Rennick commented on the process:
“We have to satisfy these elements so the clients end up with the product they want, at a cost the elevator companies can afford to stay within their budget, and the timelines the general contractor requires to get the product installed. It is quite a juggling act, but it is one of our core competencies and a real strength to be able to take and understand the elements and bring them all together.”
One of Premier’s recent projects was for Mississauga Transit (now MiWay in Canada). It involved a number of glass elevator cabs and entrances. It required significant coordination between Premier, Mississauga Transit, the elevator company, the architect and the general contractor. Glass has increased in prominence over the last five to eight years. Glass interiors offer a unique light effect, showcase the architecture, give passengers the illusion of an open space and provide a safety component. Along with the Mississauga Transit project, another key project that showcases glass elevator cabs is the BMW Toronto showroom. Here, Premier designed, built and coordinated the installation of the elevator cab, and worked with glaziers on the glass hoistways. “Glass projects are continuing to really escalate, in both the public and private sectors. We are now working on a number of glass cars in the residential sector, as well,” Rennick said.
Premier takes a hands-on approach to its work, which reduces the potential for problems. Bringing all project requirements together requires coordinating with the client from the beginning to understand what it wants to incorporate and whether this will meet building and elevator codes. “We have to gently guide them and shift them sometimes in different directions than they were initially looking at to ensure the product meets all the building and elevator code requirements,” Rennick said.
According to Dino Mele, Premier’s president and CEO:
“Our employees are definitely Premier’s greatest asset. They work very hard right from the start, [and] we have a live receptionist answering our telephones throughout the day, directing the calls, and getting the right people required hooked up quickly and efficiently.”
The company uses the latest technology in its scheduling and engineering programs, and in its design and rendering software, in combination with its onsite team, to complete the client “circle.”
“Our dedicated sales team is often out in the field meeting with clients. Our engineering director, president and I are also directly involved in all the key projects on a day-to-day basis to ensure their fluidity and the satisfaction of the client. If that means meeting at 10 p.m. or having our installers there working through the night to not disrupt the building, we go the extra mile, and that philosophy stems right from when our phone is answered to when our truck driver delivers the product.”
Premier works to retain and build from its existing clients, and it prides itself on repeat business, while always looking for new companies with which to work. “We build on our referral base for our growth, as well as looking at the general dynamics of anticipated market growth,” Rennick said. Premier is an active member of the Canadian Elevator Contractors Association and the National Association of Elevator Contractors, and participates in the Canadian construction industry’s annual show.

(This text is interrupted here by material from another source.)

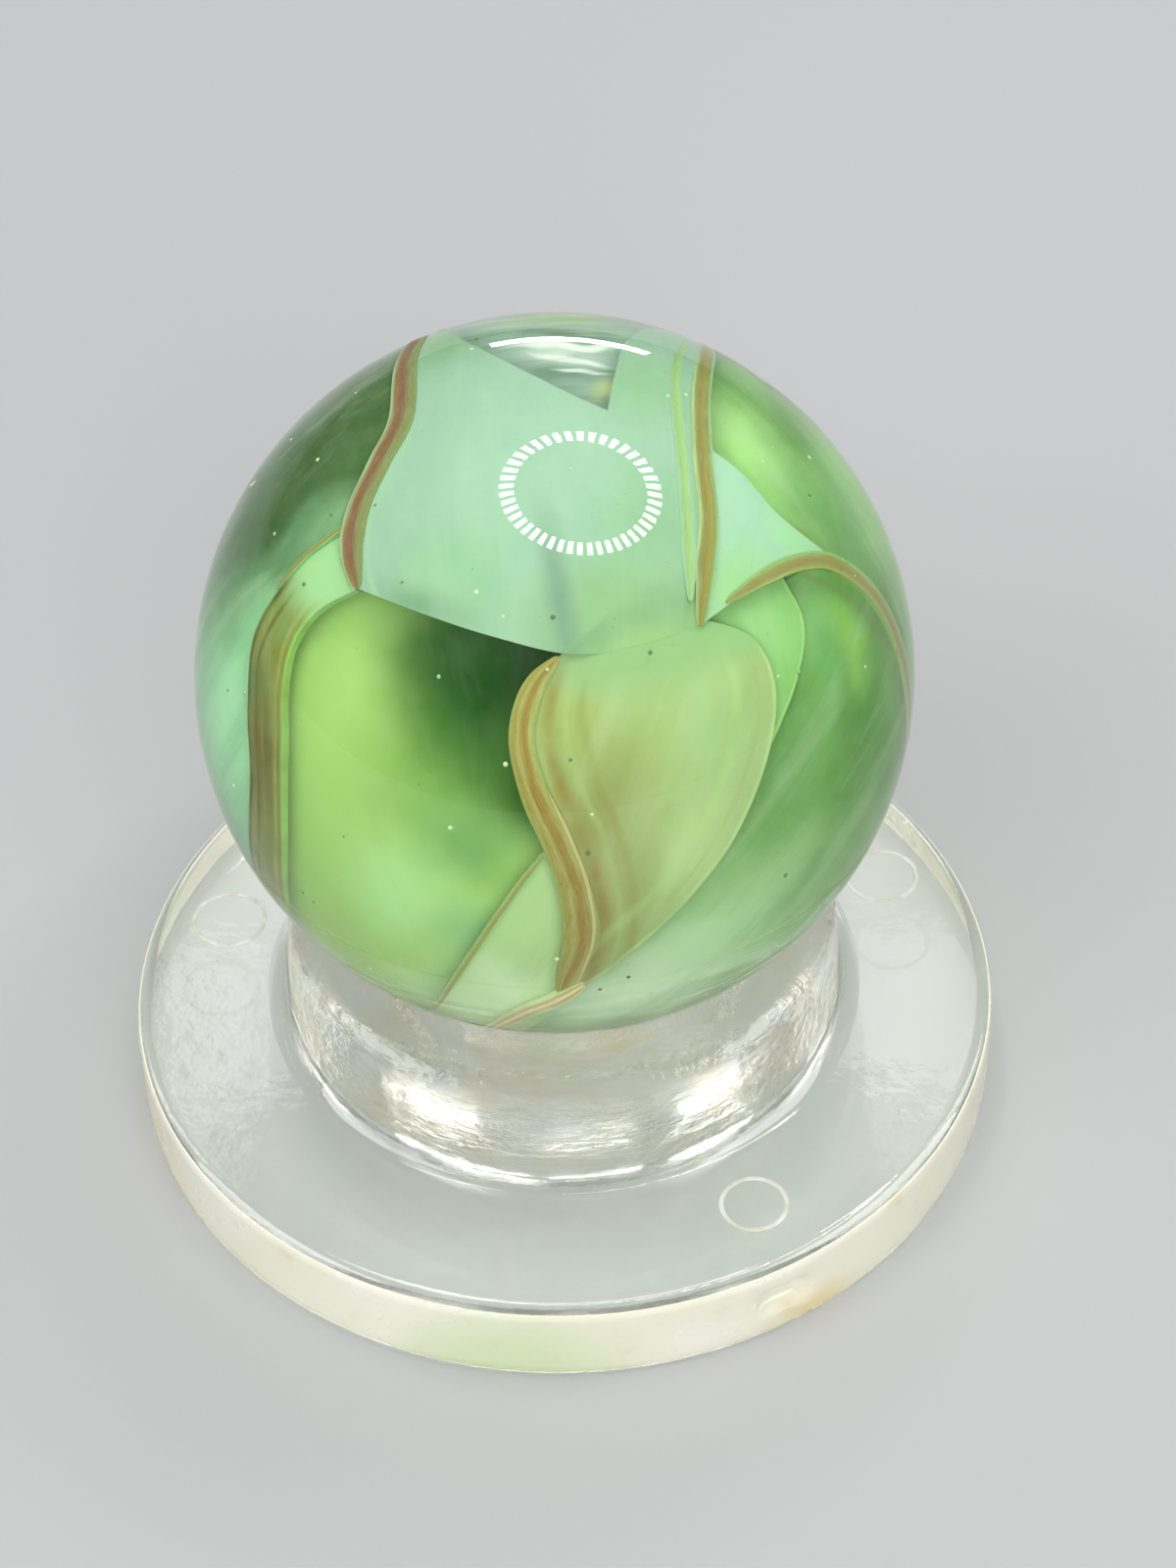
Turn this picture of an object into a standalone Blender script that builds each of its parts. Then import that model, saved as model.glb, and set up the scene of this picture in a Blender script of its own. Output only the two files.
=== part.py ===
"""Swirl glass ball on a clear moulded display stand.

Metres, +Z up. The origin is at the centre of the stand's flat underside, and the front is -Y.
The ball's coloured gathers are laid out on two faces of the ball. A face is the half of the ball
round an axis, and a point on it is (across, up): millimetres measured along the surface of a ball
of LAYOUT_RADIUS, from the point where the axis comes out. The layout grows with the real ball.
"""
import math

import bmesh
import bpy
from mathutils import Vector

MM = 0.001

# Driving dimensions of the stand
DISC_RADIUS = 10.2 * MM
DISC_THICKNESS = 2.25 * MM
DISC_EDGE_ROUND = 0.35 * MM
COLLAR_FOOT_RADIUS = 6.55 * MM
COLLAR_DRAFT = 0.15 * MM          # how much the collar's wall leans in over its height
COLLAR_HEIGHT = 2.85 * MM         # above the disc's top face
COLLAR_SHOULDER_ROUND = 0.5 * MM
COLLAR_FOOT_FILLET = 0.5 * MM
SEAT_WIDTH = 0.85 * MM            # dished mouth, measured across from the bore
BORE_RADIUS = 3.9 * MM
EJECTOR_MARK_RADIUS = 0.88 * MM
EJECTOR_MARK_DEPTH = 0.12 * MM
EJECTOR_ANGLES = (166, 21, -60)   # degrees from +X, anticlockwise from above
GATE_ANGLE = -62                  # degrees, on the outer wall
GATE_WIDTH = 1.2 * MM
GATE_HEIGHT = 0.7 * MM
GATE_DEPTH = 0.3 * MM

# Driving dimensions of the ball
BALL_RADIUS = 7.95 * MM
LAYOUT_RADIUS = 7.95 * MM         # ball that the glass layout's millimetres are measured on
FACE_TILT = 43.8                  # degrees, how far the front face's axis points up from level
PATCH_DEPTH = 1.1 * MM
VEIN_DEPTH = 1.3 * MM
VANE_DEPTH = 4.6 * MM
VEIN_WIDTH = 0.5 * MM
STRIPE_WIDTH = 0.8 * MM
END_TAPER = 0.45                  # width at a vein's ends, as a share of its full width
MITRE_LIMIT = 0.6                 # least cosine that a pocket's corner is mitred to
GAP = 0.3 * MM                    # between the ball and its seat, and round each gather
WEB = 0.3 * MM                    # clear glass left between the pockets of two sheets

# Places that follow from the sizes above
COLLAR_TOP = DISC_THICKNESS + COLLAR_HEIGHT
LAND_INNER = COLLAR_FOOT_RADIUS + COLLAR_FOOT_FILLET    # the disc's flat top face starts here
LAND_OUTER = DISC_RADIUS - DISC_EDGE_ROUND
EJECTOR_PITCH_RADIUS = (LAND_INNER + LAND_OUTER) / 2
SEAT_RADIUS = BALL_RADIUS + GAP
MOUTH_RADIUS = BORE_RADIUS + SEAT_WIDTH
BALL_CENTRE = Vector((0, 0, COLLAR_TOP + math.sqrt(SEAT_RADIUS ** 2 - MOUTH_RADIUS ** 2)))

# Centre lines of the veins, and the free edges of the sheets, on the ball's faces
LEFT_VEIN = ((-4.0, 9.6), (-3.4, 6.2), (-4.3, 3.9), (-4.3, 1.9))
RIGHT_VEIN = ((4.7, 9.2), (3.5, 5.0), (3.4, 2.8), (3.1, 0.8))
WINDOW_STRIPE = ((-5.4, 1.5), (-6.6, 0.3), (-6.9, -2.0), (-8.3, -5.8))
LEAF_VEIN = ((-0.2, -0.5), (-0.6, -1.8), (0.2, -4.0), (0.7, -6.0), (0.4, -7.9))
RIGHT_ARC = ((4.7, 0.8), (6.0, 1.6), (7.6, 1.5), (9.4, 0.1), (10.5, -2.2))
BOTTOM_SWIRL = ((0.1, -8.9), (-0.8, -9.2), (-1.6, -10.1), (-2.2, -11.4))
INNER_VANE = ((-4.2, 0.9), (-2.6, 0.3), (-1.2, -0.1))
LEAF_RIGHT = ((2.6, 0.1), (4.6, -0.5), (4.6, -2.6), (3.2, -5.2), (1.5, -7.4))
LEFT_SIDE = ((-8.8, 3.4), (-10.6, 1.0), (-11.6, -2.4), (-11.4, -6.0))
RIGHT_SIDE = ((9.3, -1.9), (9.9, -4.2), (8.6, -6.8), (6.4, -8.6))
UPPER_BOTTOM = ((-3.7, 1.9), (-1.6, 1.1), (0.3, 0.6), (2.5, 0.9))
UPPER_TOP = ((-3.4, 9.4), (-1.4, 7.8), (1.3, 5.6), (2.9, 6.6))
MINT_TOP = ((4.1, 4.9), (5.3, 3.8), (6.5, 2.9))
MINT_BOTTOM = ((3.8, 1.6), (4.9, 2.0), (6.3, 2.5))
REAR_VEIN = ((-3.6, 11.5), (-2.4, 8.0), (-3.4, 4.0), (-2.0, 0.0))
REAR_RIGHT = ((4.6, 11.0), (5.0, 7.5), (3.6, 4.0), (4.8, 0.6))
REAR_LEFT = ((-9.4, 8.0), (-8.0, 5.0), (-7.6, 2.0), (-6.6, -0.6))


# ---------------------------------------------------------------- scene and materials

def clear_scene():
    for item in list(bpy.data.objects):
        bpy.data.objects.remove(item, do_unlink=True)


def new_collection(name):
    group = bpy.data.collections.new(name)
    bpy.context.scene.collection.children.link(group)
    return group


def material(name, colour, roughness, alpha=1.0):
    made = bpy.data.materials.new(name)
    made.use_nodes = True
    shader = made.node_tree.nodes["Principled BSDF"]
    shader.inputs["Base Color"].default_value = (*colour, 1)
    shader.inputs["Roughness"].default_value = roughness
    shader.inputs["Metallic"].default_value = 0
    shader.inputs["Alpha"].default_value = alpha
    return made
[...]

Premier remains committed to the industry and its professionals. It plans to extend its project formula to other markets in the future. According to Mele:
“There is no reason we can’t take this formula to the larger U.S. cities with a greater intensity than we have in the past. Going forward, these are the areas to grow in. There are immense opportunities for us, and we have the product base and the knowledge to build from to be able to push forward.”